Moreover, we consider the showing made by Asari to have been adequate to meet the requirements of 37 CFR 1.48, keeping in mind that conversion of inventorship should be liberally permitted. Patterson v. Hauck, 341 F.2d 131, 144 USPQ 481 (CCPA 1965). We find no reason to disturb the decision of the Examiner.
*10 1. The involved and benefit applications of Zilges et al support the Zilges et al claim corresponding to count 3.
2. Zilges et al derived the subject matter of count 3, but not of count 2, from Asari.
3. The various charges of inequitable conduct have not been proven.
4. The grant of the Asari motion to change inventorship was not incorrect.
In view of the foregoing, priority of invention of the subject matter of count 2 is awarded to Franz-Josef Zilges and Johannes-Ulrich Weiss, the senior party. Priority of invention of the subject matter of count 3 is awarded to Akira Asari, the junior party.
BOARD OF PATENT APPEALS AND INTERFERENCES
Ian A. Calvert
James R. Boler
FN1. Having been declared prior to February 11, 1985, this interference is conducted under former rules 37 CFR 1.201 to 1.288. See MPEP § 2300.01. Count 3 was substituted for original count 1 pursuant to a motion by Zilges et al under 37 CFR 1.231(a)(2) (Paper No. 13).
FN2. Cf. Greenwood v. Dover, 23 App.D.C. 251, 1904 C.D. 630, quoted in Schumaker v. Paulson, 136 F.2d 700, 58 USPQ 279, 282-283 (CCPA 1943).
FN3. Pages of the Zilges record are referred to herein as "ZR," and exhibits as "ZX."

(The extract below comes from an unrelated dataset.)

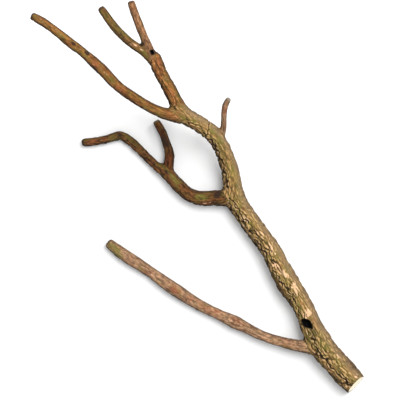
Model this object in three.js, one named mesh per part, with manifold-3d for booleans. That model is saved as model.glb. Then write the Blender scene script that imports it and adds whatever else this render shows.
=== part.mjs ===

FN4. Since the issue of derivation is involved, proof of conception abroad is not precluded by 35 USC 104. Hedgewick v. Akers, 497 F.2d 905, 182 USPQ 167 (CCPA 1974).
FN5. Applegate v. Scherer, 332 F.2d 571, 141 USPQ 796, n. 1 (CCPA 1964).
Evidence of the habit of a person or of the routine practice of an organization, whether corroborated or not and regardless of the presence of eyewitnesses, is relevant to prove that the conduct of the person or organization on a particular occasion was in conformity with the habit or routine practice.
FN7. Asari states on page 23 of his reply that while "the board cannot resolve this issue in this interference," he "would welcome a 37 CFR 1.259 recommendation that this issue be investigated and resolved after the termination of the interference." However, since the question of fraud or inequitable conduct is ancillary to priority, § 1.259, which only concerns matters "not relating to priority," is inapplicable.